The question, though, is how much latency does all this processing add. When gaming, this is something I almost assuredly would be turning off.
 
You can't aim for a resolution in hardware. If you can produce x quality graphics at 4k, and that's your target, you can produce 4x graphics at quarter that res. And if Joe Blogs can't even see the difference in resolution, why not? Bestest graphics with imperceptible blur versus less nice pin-sharp graphics which look worse...

It's the exact same argument as framerate. People out there claim they can't perceive framerate differences, so why not make prettier graphics that run at 10fps instead of 60fps? Because we don't base our choices around people who will be ignorant of them regardless.

Resolution is a guaranteed improvement to image quality and the CU differential vs xbone makes 1080 a no brainer on PS4 this generation. DF is fighting windmills.
 
It's the exact same argument as framerate. People out there claim they can't perceive framerate differences, so why not make prettier graphics that run at 10fps instead of 60fps? Because we don't base our choices around people who will be ignorant of them regardless.

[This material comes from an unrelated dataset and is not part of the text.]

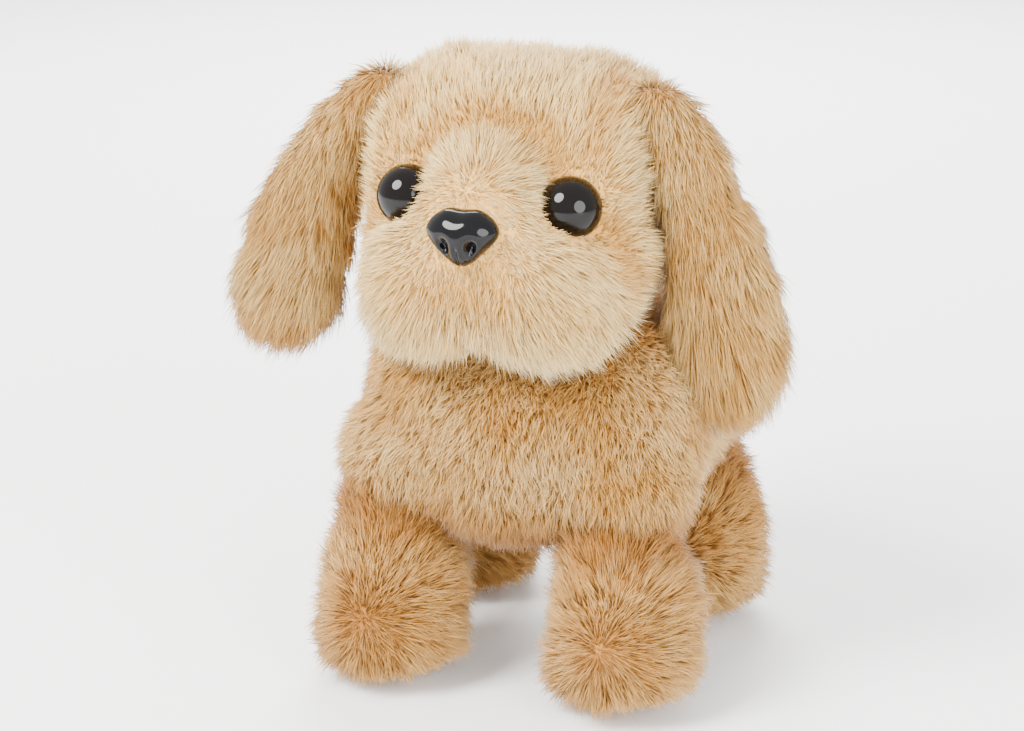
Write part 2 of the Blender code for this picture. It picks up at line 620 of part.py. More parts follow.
def make_head_plush():
    """The stuffed head with its snout and cheeks, hollow for the skull and open at the neck."""
    nod = (0.0, NOD_Y, NOD_Z)
    head = add_piece("head_plush", ellipsoid(HEAD_CENTRE, HEAD_RADII, 28, 16), "plush", nod)
    combine(head, ellipsoid(CHEEK_CENTRE, CHEEK_RADII, 24, 12), "UNION")
    combine(head, ellipsoid(SNOUT_CENTRE, SNOUT_RADII, 20, 12), "UNION")
    cavity_centre = (HEAD_CENTRE + SKULL_CENTRE) / 2
    combine(head, ellipsoid(cavity_centre, HEAD_CAVITY_RADII, 20, 12))
    combine(head, rod((0.0, NOD_Y, 0.080), (0.0, NOD_Y, 0.100), 0.0150, 24))
    for side in SIDES.values():
        centre, axis = eye_place(side)
        combine(head, rod(centre + axis * 0.012, centre - axis * 0.016, 0.0018, 12))
        combine(head, ellipsoid(centre, (EYE_RADIUS + 2 * GAP,) * 3, 14, 8))
    combine(head, rod(NOSE_CENTRE, NOSE_CENTRE + Vector((0.0, 0.022, 0.0)), 0.0023, 12))
    combine(head, ellipsoid(NOSE_CENTRE, grown(NOSE_RADII, 2 * GAP), 16, 10))
    return head


def eye_place(side):
    centre = Vector((side * EYE_CENTRE.x, EYE_CENTRE.y, EYE_CENTRE.z))
    axis = Vector((side * EYE_AXIS.x, EYE_AXIS.y, EYE_AXIS.z))
    return centre, axis


def make_eye(word, side):
    """A domed toy eye on a stem, held by a washer inside the head."""
    centre, axis = eye_place(side)
    eye = add_piece("eye_" + word, ellipsoid(centre, (EYE_RADIUS,) * 3, 14, 8),
                    "black_plastic", (0.0, NOD_Y, NOD_Z))
    stem_end = centre - axis * 0.0122
    combine(eye, rod(centre, stem_end, 0.0014, 12), "UNION")
    washer_mid = centre - axis * 0.0114
    washer = add_piece("eye_washer_" + word,
                       rod(washer_mid + axis * 0.0004, washer_mid - axis * 0.0004, 0.0030, 16),
                       "gear_plastic", (0.0, NOD_Y, NOD_Z))
    combine(washer, rod(centre - axis * 0.009, centre - axis * 0.015, 0.0014 + HOLE_PLAY, 12))


def make_nose():
    nose = add_piece("nose", ellipsoid(NOSE_CENTRE, NOSE_RADII, 16, 10), "black_plastic",
                     (0.0, NOD_Y, NOD_Z))
    combine(nose, rod(NOSE_CENTRE, NOSE_CENTRE + Vector((0.0, 0.0175, 0.0)), 0.0019, 12),
            "UNION")
    return nose


def make_ear(word, side):
    """A flat floppy ear that hangs from the top of the head and spreads outwards."""
    rings = []
    for height, out, half_width, half_thickness in reversed(EAR_RINGS):
        rings.append((Vector((side * out, EAR_HINGE.y, height)), half_width, half_thickness, 0.0))
    origin = (side * EAR_HINGE.x, EAR_HINGE.y, EAR_HINGE.z)
    return add_piece("ear_" + word, lofted(rings, 16), "plush_ear", origin)


# ---------------------------------------------------------------- torso, belly and tail
def make_torso():
    """The stuffed body: a thick skin around the chassis with its openings."""
    middle = Vector((0.0, TORSO_MID_Y, TORSO_BOTTOM + TORSO_HALF.z))
    torso = add_piece("torso_plush", box(middle - TORSO_HALF, middle + TORSO_HALF,
                                         TORSO_ROUNDING, 4), "plush")
    floor = TORSO_BOTTOM + TORSO_WALL_BOTTOM
    cavity = Vector((0.0, TORSO_MID_Y, floor + CAVITY_HALF.z))
    combine(torso, box(cavity - CAVITY_HALF, cavity + CAVITY_HALF, CAVITY_ROUNDING, 3))
    combine(torso, ellipsoid(HEAD_CENTRE, grown(HEAD_RADII, HEAD_CLEARANCE), 24, 14))
    combine(torso, ellipsoid(CHEEK_CENTRE, grown(CHEEK_RADII, HEAD_CLEARANCE), 24, 12))
    combine(torso, rod((0.0, NOD_Y, 0.0770), (0.0, NOD_Y, 0.0900), 0.0130, 24))
    edge = FLAP_HALF_X + OPENING_GAP
    combine(torso, box((-edge, FLAP_FRONT - OPENING_GAP, 0.038),
                       (edge, FLAP_REAR + OPENING_GAP, HOUSING_BOTTOM)))
    combine(torso, box((-DOOR_HALF_X - GAP, BOX_FRONT - DOOR_SLIDE - 0.0012, 0.0444),
                       (DOOR_HALF_X + GAP, BOX_FRONT + 0.002, 0.0480)))
    for side in SIDES.values():
        for y in ENDS.values():
            low_x, high_x = sorted((side * 0.0240, side * 0.0303))
            combine(torso, box((low_x, y - BAR_SWING, 0.038), (high_x, y + BAR_SWING, HOUSING_BOTTOM)))
    combine(torso, box((-0.0100, 0.0200, 0.0690), (0.0100, 0.0420, 0.0960)))
    return torso


def make_belly_flap():
    hinge = (0.0, FLAP_REAR, TORSO_BOTTOM + 0.0002)
    flap = box((-FLAP_HALF_X, FLAP_FRONT, hinge[2]),
               (FLAP_HALF_X, FLAP_REAR, hinge[2] + FLAP_THICKNESS), 0.0008, 1)
    return add_piece("belly_flap", flap, "plush", hinge)


def tail_lever_outline():
    return [Vector((-0.0015, y, z)) for y, z in (
        (0.0250, 0.0730), (0.0310, 0.0735), (0.0420, 0.0850), (0.0560, 0.0985),
        (0.0545, 0.1005), (0.0400, 0.0880), (0.0290, 0.0770), (0.0250, 0.0770))]


def make_tail():
    """The wagging tail: a plastic lever on a pin, inside a stuffed tip."""
    lever = add_piece("tail_lever", rod((0.0, TAIL_PIVOT.y, 0.0722), (0.0, TAIL_PIVOT.y, 0.0778),
                                        0.0032), "frame_plastic", TAIL_PIVOT, False)
    combine(lever, extruded(tail_lever_outline(), (0.0030, 0.0, 0.0)), "UNION")
    combine(lever, rod((0.0, TAIL_PIVOT.y, 0.070), (0.0, TAIL_PIVOT.y, 0.080),
                       0.0012 + HOLE_PLAY, 12))
    add_piece("tail_pin", rod((0.0, TAIL_PIVOT.y, 0.0695), (0.0, TAIL_PIVOT.y, 0.0805),
                              0.0012, 12), "steel")
    rings = []
    for index, (y, z, radius) in enumerate(TAIL_RINGS):
        before = TAIL_RINGS[max(index - 1, 0)]
        after = TAIL_RINGS[min(index + 1, len(TAIL_RINGS) - 1)]
        slope = math.atan2(after[1] - before[1], after[0] - before[0])
        rings.append((Vector((0.0, y, z)), radius, radius, slope - math.pi / 2))
    plush = add_piece("tail_plush", lofted(rings, 14), "plush", TAIL_PIVOT)
    along = Vector((0.0, 0.0142, 0.0130)).normalized()
    start = Vector((0.0, 0.0410, 0.0865))
    combine(plush, rod(start - along * 0.007, start + along * 0.0205, 0.0028, 12))


def build():
    clear_scene()
    make_torso()
    make_belly_flap()
    for word, side in SIDES.items():
        make_housing("housing_" + word, side)
    for index, (y, z) in enumerate(HOUSING_SCREWS):
        make_housing_screw("housing_screw_%d" % (index + 1), y, z)
    make_battery_box()
    make_battery("battery_1", -0.0054, True)
    make_battery("battery_2", 0.0054, False)
    make_contact_spring("contact_spring", -0.0054, 0.0024, 0.0014)
    make_contact_plate("contact_plate", BOX_FRONT + 0.0015)
    make_battery_door()
    make_battery_door_screw()
    make_switch()
    make_motor()
    make_gear_train()
    make_circuit_board()
    make_speaker()
    for word, side in SIDES.items():
        for end, y in ENDS.items():
            make_leg(end, y, word, side)
        make_link(word, side)
    make_neck_post()
    make_skull()
    make_head_plush()
    make_nose()
    for word, side in SIDES.items():
        make_eye(word, side)
        make_ear(word, side)
    make_tail()


build()
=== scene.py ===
import json
import math
import bmesh
import bpy
import numpy as np
from mathutils import Matrix, Vector

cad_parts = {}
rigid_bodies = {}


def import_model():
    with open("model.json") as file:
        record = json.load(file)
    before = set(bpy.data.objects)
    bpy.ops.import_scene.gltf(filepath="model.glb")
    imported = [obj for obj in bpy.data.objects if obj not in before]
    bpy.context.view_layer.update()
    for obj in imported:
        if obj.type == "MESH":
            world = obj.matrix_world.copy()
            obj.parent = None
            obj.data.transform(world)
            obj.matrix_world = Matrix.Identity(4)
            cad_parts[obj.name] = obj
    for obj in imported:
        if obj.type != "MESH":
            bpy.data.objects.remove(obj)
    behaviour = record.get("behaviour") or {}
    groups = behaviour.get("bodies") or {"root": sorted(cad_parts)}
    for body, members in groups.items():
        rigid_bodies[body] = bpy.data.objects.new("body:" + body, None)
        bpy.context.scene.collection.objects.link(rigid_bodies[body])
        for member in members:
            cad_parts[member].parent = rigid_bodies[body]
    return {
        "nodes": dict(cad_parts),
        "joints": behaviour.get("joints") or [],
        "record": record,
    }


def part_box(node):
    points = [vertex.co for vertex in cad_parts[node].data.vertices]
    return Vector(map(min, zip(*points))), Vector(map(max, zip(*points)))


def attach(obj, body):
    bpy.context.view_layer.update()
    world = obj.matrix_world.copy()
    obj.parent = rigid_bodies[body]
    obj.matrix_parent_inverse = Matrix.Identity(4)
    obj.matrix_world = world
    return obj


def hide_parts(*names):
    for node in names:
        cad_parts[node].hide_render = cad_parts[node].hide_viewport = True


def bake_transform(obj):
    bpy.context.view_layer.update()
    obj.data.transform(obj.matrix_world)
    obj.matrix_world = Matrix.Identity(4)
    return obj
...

There is a baseline after which most people are satisfied and/or can no longer appreciate the difference. Like with music, super audio cd's may sound better but many people can't tell the difference between them and mp3 level of quality. With tv many can't tell the difference between a typical 1080p satellite signal and more highly compressed netflix content. With framerate you can easily run tests and see that 10fps would be unacceptable to most. With resolution it's the same thing, run blind tests and see what happens. You find what works best for most people and/or what maximizes your visual bang for the buck given the nature of fixed hardware. Is it wiser to spend 25% of your computational resources on something only 5% of the people will notice, or spend 25% on something 75% of the people would notice?